Skegg K, Firth H, Gray A, Cox B. Aust. N. Zeal. J. Psychiatry 2010; 44(5): 429-434.

Affiliation

Department of Psychological Medicine, University of Otago, PO Box 913, Dunedin 9054, New Zealand. keren.skegg@otago.ac.nz

Copyright

(Copyright © 2010, Royal Australian and New Zealand College of Psychiatrists, Publisher SAGE Publishing)

DOI

10.3109/00048670903487191

PMID

20397784

Abstract

OBJECTIVE: To examine suicide by identified occupational groups in New Zealand over a period of 30 years, focusing on groups predicted to have high suicide rates because of access to and familiarity with particular methods of suicide. METHOD: Suicide data (including open verdicts) for the period 1973-2004 were examined, excluding 1996 and 1997 for which occupational data were not available. Occupational groups of interest were dentists, doctors, farmers (including farm workers), hunters and cullers, military personnel, nurses, pharmacists, police and veterinarians.
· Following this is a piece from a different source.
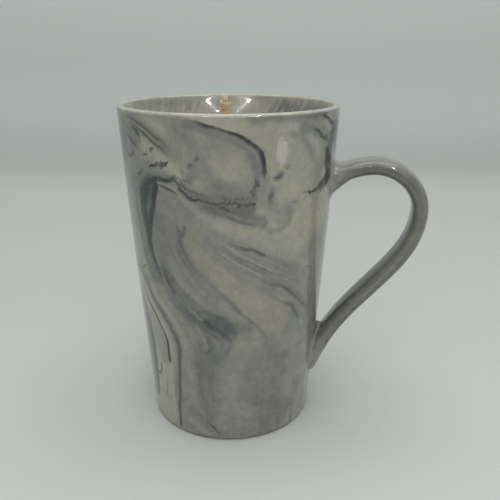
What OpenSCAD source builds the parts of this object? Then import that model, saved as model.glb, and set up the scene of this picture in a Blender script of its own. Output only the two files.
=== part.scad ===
// Marbled mug candle: a tall tapered ceramic mug with a strap handle, filled with wax round a wick.
// Units are millimetres. The origin is the centre of the foot, on the surface that the mug stands on.
// +Z is up and +X points to the handle. The shape is the same on both sides of the XZ plane.

/* [Mug body] */
// Outer diameter at the rim
rim_d = 88; // [70:1:110]
// Outer diameter at the bottom of the wall
base_d = 69.6; // [50:0.1:90]
// Height from the foot to the rim
mug_h = 134.5; // [90:0.5:170]
// How far the wall swells outside a straight taper at half height
wall_bulge = 0.5; // [0:0.1:2]
// Thickness of the wall at the lip
lip_t = 2.7; // [2:0.1:5]
// Thickness of the wall below the lip
wall_t = 5.2; // [3:0.1:8]
// Height over which the wall thins to the lip, all of it on the inside
lip_taper_h = 12; // [4:0.5:25]
// Height of the inside floor
floor_z = 6.5; // [4:0.5:12]
// Radius of the rounded corner inside, between floor and wall
inner_corner_r = 9; // [3:0.5:15]
// Radius of the rounded edge at the bottom of the wall
heel_r = 2.2; // [1:0.1:5]
// Depth of the shallow recess under the mug
foot_recess = 1.6; // [0.5:0.1:3]
// Width of the flat ring that the mug stands on
foot_ring_w = 4.5; // [2:0.5:8]

/* [Handle] */
// How far the middle of the strap stands out from the wall
handle_out = 35.5; // [28:0.5:45]
// Height of the middle of the strap at its crest
handle_high = 111; // [70:0.5:150]
// Height of the lower end of the strap
handle_low = 19; // [8:0.5:40]
// Thickness of the strap
strap_t = 6.7; // [5:0.1:10]
// Width of the strap
strap_w = 15; // [10:0.5:22]
// Extra width where the strap joins the wall
root_extra_w = 3.2; // [0:0.1:8]
// Extra thickness where the strap joins the wall at the top
root_extra_t = 5; // [0:0.1:10]
// Length of strap over which it widens to a root
root_len = 13; // [6:0.5:20]
// Length over which the strap's width rounds off at its lower end
tip_len = 9; // [4:0.5:14]

/* [Candle] */
// Depth of the wax surface under the rim
wax_drop = 12; // [6:0.5:60]
// Diameter of the wick
wick_d = 3.4; // [1.5:0.1:5]
// How far the wick stands above the rim
wick_above_rim = 2.5; // [-10:0.5:20]
// Diameter of the frayed tip of the wick
wick_tip_d = 4.8; // [1.5:0.1:7]
// Length of the frayed tip
wick_tip_len = 3.6; // [1:0.1:8]
// How far the wick stands off the mug's axis, towards the side opposite the handle
wick_off = 1.6; // [0:0.1:6]
// Diameter of the metal disc that holds the wick on the mug's floor
tab_d = 20; // [12:0.5:32]
// Thickness of the disc and of its collar
tab_t = 0.5; // [0.3:0.1:1]
// Height of the collar over the disc
collar_h = 6; // [3:0.5:12]

/* [Hidden] */

// Steps of the curves in the mug's outline
wall_steps = 10;
taper_steps = 6;
arc_steps = 7;
// Rings along the strap, points round its section, and how square the section is
rings_per_span = 15;
section_steps = 30;
squareness = 2.9;
// Length over which the thickness of the strap's lower end rounds off
end_round = 3;
// Distance from each end of the strap at which it begins to narrow from the width of its root
top_root_at = 2;
low_root_at = 14;
// Least share of the strap's size, squared, that is left at its very end
end_left = 0.02;
// How sharply the inside flares to the lip
flare = 1.6;
// Frayed tip: its widest place as a share of its length from the top, and its blunt end's width and depth
tip_belly = 0.45;
tip_end_share = 0.85;
tip_end_h = 0.3;

// Derived heights
wax_z = mug_h - wax_drop;
wick_z0 = floor_z + tab_t;
wick_z1 = mug_h + wick_above_rim;

// ---- Mug body ----

// Outer radius of the wall at height z; it reaches the rim's radius where the lip begins to round
function wall_r(z) =
    let (s = z / (mug_h - lip_t / 2))
    base_d / 2 + (rim_d - base_d) / 2 * s + wall_bulge * 4 * s * (1 - s);

// The inside is a plain taper from the corner over the floor, and flares where the wall thins
lip_r = lip_t / 2;
inner_z0 = floor_z + inner_corner_r;
taper_z = mug_h - lip_taper_h;
inner_z1 = mug_h - lip_r;
function wall_at(z) = wall_t - (wall_t - lip_t) * pow((z - taper_z) / (inner_z1 - taper_z), flare);
inner_r0 = wall_r(inner_z0) - wall_t;
inner_r1 = wall_r(inner_z1) - lip_t;

// Points of an arc in the outline, from angle a0 to a1
function arc(c, r, a0, a1) = [
    for (i = [0:arc_steps])
        let (a = a0 + (a1 - a0) * i / arc_steps)
        [c[0] + r * cos(a), c[1] + r * sin(a)]
];

// Ring that the mug stands on
foot_r1 = wall_r(heel_r) - heel_r;
foot_r0 = foot_r1 - foot_ring_w;

module outer_form() {
    outline = concat(
        [[0, foot_recess], [foot_r0 - foot_recess, foot_recess], [foot_r0, 0]],
        arc([foot_r1, heel_r], heel_r, -90, 0),
        [
            for (i = [1:wall_steps])
                let (z = heel_r + (inner_z1 - heel_r) * i / wall_steps)
                [wall_r(z), z]
        ],
        arc([wall_r(inner_z1) - lip_r, inner_z1], lip_r, 20, 90),
        [[0, mug_h]]
    );
    rotate_extrude($fn = 96) polygon(outline);
}

module cavity() {
    outline = concat(
        [[0, floor_z]],
        arc([inner_r0 - inner_corner_r, inner_z0], inner_corner_r, -90, 0),
        [
            for (i = [0:taper_steps])
                let (z = taper_z + (inner_z1 - taper_z) * i / taper_steps)
                [wall_r(z) - wall_at(z), z]
        ],
        arc([inner_r1 + lip_r, inner_z1], lip_r, 155, 90),
        [[inner_r1 + lip_r, mug_h + 5], [0, mug_h + 5]]
    );
    rotate_extrude($fn = 96) polygon(outline);
}

// ---- Handle ----

// The strap's centre-line is four Bezier spans. Each control point is a share of handle_out
// beyond the wall, and a share of the way from the handle's low end to its crest.
shape = [
    [-0.10, 0.925], [0.07, 0.965], [0.27, 1.00], [0.47, 1.00],
    [0.70, 1.00], [1.00, 0.925], [1.005, 0.80],
    [1.01, 0.65], [0.79, 0.56], [0.53, 0.43],
    [0.28, 0.31], [0.06, 0.19], [-0.055, 0.00]
];
controls = [
    for (p = shape)
        let (z = handle_low + (handle_high - handle_low) * p[1])
        [wall_r(z) + handle_out * p[0], z]
];
function bezier(k, t) =
    pow(1 - t, 3) * controls[k] + 3 * t * pow(1 - t, 2) * controls[k + 1]
    + 3 * t * t * (1 - t) * controls[k + 2] + pow(t, 3) * controls[k + 3];

// Centre-line points, their directions, and the distance of each from both ends
path = concat(
    [bezier(0, 0)],
    [for (k = [0:3]) for (i = [1:rings_per_span]) bezier(3 * k, i / rings_per_span)]
);
last = len(path) - 1;
function unit(v) = v / norm(v);
function heading(i) = unit(path[min(i + 1, last)] - path[max(i - 1, 0)]);
function run_to(i) = i == 0 ? 0 : run_to(i - 1) + norm(path[i] - path[i - 1]);
total = run_to(last);

// 1 at a root, falling smoothly to 0 at root_len from it
function near_root(d) = let (u = max(0, min(1, d / root_len))) 1 - u * u * (3 - 2 * u);
// Nearly 0 at the very end, rising like a quarter circle to 1 at length from it
function rounded(d, length) = let (u = 1 - min(1, d / length)) sqrt(max(end_left, 1 - u * u));

// Section point at angle a, as shares of the half width and half thickness
function power(v) = sign(v) * pow(abs(v), 2 / squareness);

function ring(i) =
    let (
        h = heading(i),
        d0 = run_to(i),
        d1 = total - d0,
        root = near_root(d0 - top_root_at) + near_root(d1 - low_root_at),
        w = (strap_w + root_extra_w * root) / 2,
        t = (strap_t + root_extra_t * near_root(d0)) / 2
    )
    [
        for (j = [0:section_steps - 1])
            let (
                a = 360 * (j + 0.5) / section_steps,
                across = w * rounded(d1, tip_len) * power(cos(a)),
                off = t * rounded(d1, end_round) * power(sin(a))
            )
            [path[i][0] - off * h[1], across, path[i][1] + off * h[0]]
    ];

module handle() {
    points = [for (i = [0:last]) each ring(i)];
    n = section_steps;
    sides = [
        for (i = [0:last - 1])
            for (j = [0:n - 1])
                let (a = i * n + j, b = i * n + (j + 1) % n)
                each [[a, a + n, b], [b, a + n, b + n]]
    ];
    start_cap = [[for (j = [0:n - 1]) j]];
    end_cap = [[for (j = [n - 1:-1:0]) last * n + j]];
    polyhedron(points, concat(sides, start_cap, end_cap));
}

module mug() {
    color([0.52, 0.52, 0.47])
        difference() {
            union() {
                outer_form();
                handle();
            }
            cavity();
        }
}

// ---- Candle ----

module wick_form() {
    r = wick_d / 2;
    tip_r = wick_tip_d / 2;
    outline = [
        [0, wick_z0], [r, wick_z0], [r, wick_z1 - wick_tip_len],
        [tip_r, wick_z1 - wick_tip_len * tip_belly],
        [tip_r * tip_end_share, wick_z1 - tip_end_h], [0, wick_z1]
    ];
    translate([-wick_off, 0, 0])
        rotate_extrude($fn = 60)
            polygon(outline);
}

module sustainer_form() {
    r = wick_d / 2 + tab_t;
    translate([-wick_off, 0, floor_z]) {
        cylinder(d = tab_d, h = tab_t, $fn = 90);
        cylinder(r = r, h = tab_t + collar_h, $fn = 60);
    }
}

module wax_fill() {
    color([0.93, 0.90, 0.83])
        difference() {
            intersection() {
                cavity();
                cylinder(d = rim_d, h = wax_z, $fn = 96);
            }
            wick_form();
            sustainer_form();
        }
}

module wick() {
    color([0.70, 0.58, 0.42])
        wick_form();
}

module wick_sustainer() {
    color([0.72, 0.73, 0.74])
        difference() {
            sustainer_form();
            wick_form();
        }
}

mug();
wax_fill();
wick();
wick_sustainer();
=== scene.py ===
"""Marbled mug candle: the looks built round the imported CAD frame.

The mug is one closed mesh: a revolved wall with a strap handle that flows into it. Its marbling is
laid out as strokes on the wall, each a smooth line in (degrees round the mug, millimetres up), and
is carried to the glaze material as mesh attributes. The wax, the braided wick and its metal
sustainer are pieces of their own. The object's lengths are in millimetres until a mesh is made. The
camera, the backdrop and the lamps are placed in metres.
"""
import math

import bpy
import numpy as np
from mathutils import Matrix, Vector


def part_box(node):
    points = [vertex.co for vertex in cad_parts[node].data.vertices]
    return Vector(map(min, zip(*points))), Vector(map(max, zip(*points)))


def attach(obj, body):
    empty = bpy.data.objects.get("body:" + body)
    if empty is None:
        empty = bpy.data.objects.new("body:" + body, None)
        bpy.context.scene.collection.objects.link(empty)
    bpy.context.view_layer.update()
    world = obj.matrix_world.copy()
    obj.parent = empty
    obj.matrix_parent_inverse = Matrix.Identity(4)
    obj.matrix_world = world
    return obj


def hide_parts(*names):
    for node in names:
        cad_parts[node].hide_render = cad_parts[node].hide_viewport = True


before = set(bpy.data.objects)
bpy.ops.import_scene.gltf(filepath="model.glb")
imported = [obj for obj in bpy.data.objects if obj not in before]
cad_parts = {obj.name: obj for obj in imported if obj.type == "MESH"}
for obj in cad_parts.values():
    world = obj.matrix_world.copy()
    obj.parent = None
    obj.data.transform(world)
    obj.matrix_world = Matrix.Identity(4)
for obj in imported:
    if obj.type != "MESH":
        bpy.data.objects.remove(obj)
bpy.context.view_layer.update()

MM = 0.001

# ---------------------------------------------------------------- sizes

# The mug, as in the CAD
MUG_LOW, MUG_HIGH = (np.array(corner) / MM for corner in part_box("mug"))
WAX_LOW, WAX_HIGH = (np.array(corner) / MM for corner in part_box("wax_fill"))
WICK_LOW, WICK_HIGH = (np.array(corner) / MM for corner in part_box("wick"))

RIM_R = -MUG_LOW[0]
MUG_H = MUG_HIGH[2]
BASE_R = 34.8
WALL_BULGE = 0.5
LIP_T = 2.7
WALL_T = 5.2
LIP_TAPER = 12.0
FLARE_POWER = 1.6
INNER_CORNER_R = 9.0
HEEL_R = 2.2
FOOT_RECESS = 1.6
FOOT_RING_W = 4.5
FLOOR_Z = WAX_LOW[2]
WAX_Z = WAX_HIGH[2]
WICK_X = (WICK_LOW[0] + WICK_HIGH[0]) / 2
LIP_R = LIP_T / 2
LIP_Z = MUG_H - LIP_R
TAPER_Z = MUG_H - LIP_TAPER
CORNER_Z = FLOOR_Z + INNER_CORNER_R

# The handle's middle line, as in the CAD: Bezier spans in shares of its reach and of its height
HANDLE_OUT = 35.5
HANDLE_HIGH = 111.0
HANDLE_LOW = 19.0
HANDLE_SHAPE = [
    (-0.10, 0.925), (0.07, 0.965), (0.27, 1.00), (0.47, 1.00),
    (0.70, 1.00), (1.00, 0.925), (1.005, 0.80),
    (1.01, 0.65), (0.79, 0.56), (0.53, 0.43),
    (0.28, 0.31), (0.06, 0.19), (-0.055, 0.00),
]
STRAP_W = 15.0
STRAP_T = 6.64
ROOT_EXTRA_W = 3.2
ROOT_EXTRA_T = 5.0
ROOT_LEN = 13.0
TOP_ROOT_AT = 2.0
LOW_ROOT_AT = 14.0
TIP_LEN = 9.0
END_ROUND = 3.0
END_CAP = 3.0
SQUARENESS = 2.9

# The fillet's size at two heights, for the low root and the top one
FILLET_HEIGHTS = (40, 90)
FILLETS = (1.6, 2.4)

# The mesh: one column a degree, and one ring of SECTION points for each step along the strap
COLUMNS = 360
WALL_ROWS = 146
SECTION = 132
SPAN_SAMPLES = 60
PATH_SAMPLES = 400
TINY = 1e-9

# Where the strap is free of its roots, as lengths from its two ends, and its rings there
FREE_FROM = 11.5
FREE_TO_END = 28.0
STRAP_RINGS = 118

# The rings from the wall to there: how far they follow the wall, and what share follows the strap
TOP_ROOT_RINGS = 13
LOW_ROOT_RINGS = 27
ROOT_REACH = 5.0
ROOT_PULL = 0.9
SETTLE_ROUNDS = 6
RELAX_ROUNDS = 140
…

Crude mortality rates were calculated based on numbers in each occupational group at each quinquennial census, 1976-2001. Standardized mortality ratios were calculated using suicide rates in all employed groups (the standard population). RESULTS: Few of the occupations investigated had high risks of suicide as assessed by standardized mortality ratios, and some were at lower risk than the total employed population. Standardized mortality ratios were elevated for male nurses (1.7; 95% CI: 1.2-2.5), female nurses (1.3; 95% CI: 1.0-1.6), male hunters and cullers (3.0; 95% CI: 1.7-4.8), and female pharmacists (2.5; 95% CI: 0.8-5.9). Doctors, farmers and veterinarians were not at high risk, and men in the police and armed forces were at low risk. Access to means appeared to have influenced the method chosen. Nurses, doctors and pharmacists were more likely to use poisoning than were other employed people (3, 4 and 5 times respectively, compared with all others employed). Farmers and hunters and cullers were more than twice as likely as all others employed to use firearms. CONCLUSIONS: Access to means may be less important in some circumstances than in others, perhaps because of the presence of other factors that confer protection. Nevertheless, among the groups we studied with access to lethal means were three groups whose risk of suicide has so far received little attention in New Zealand: nurses, female pharmacists, and hunters and cullers.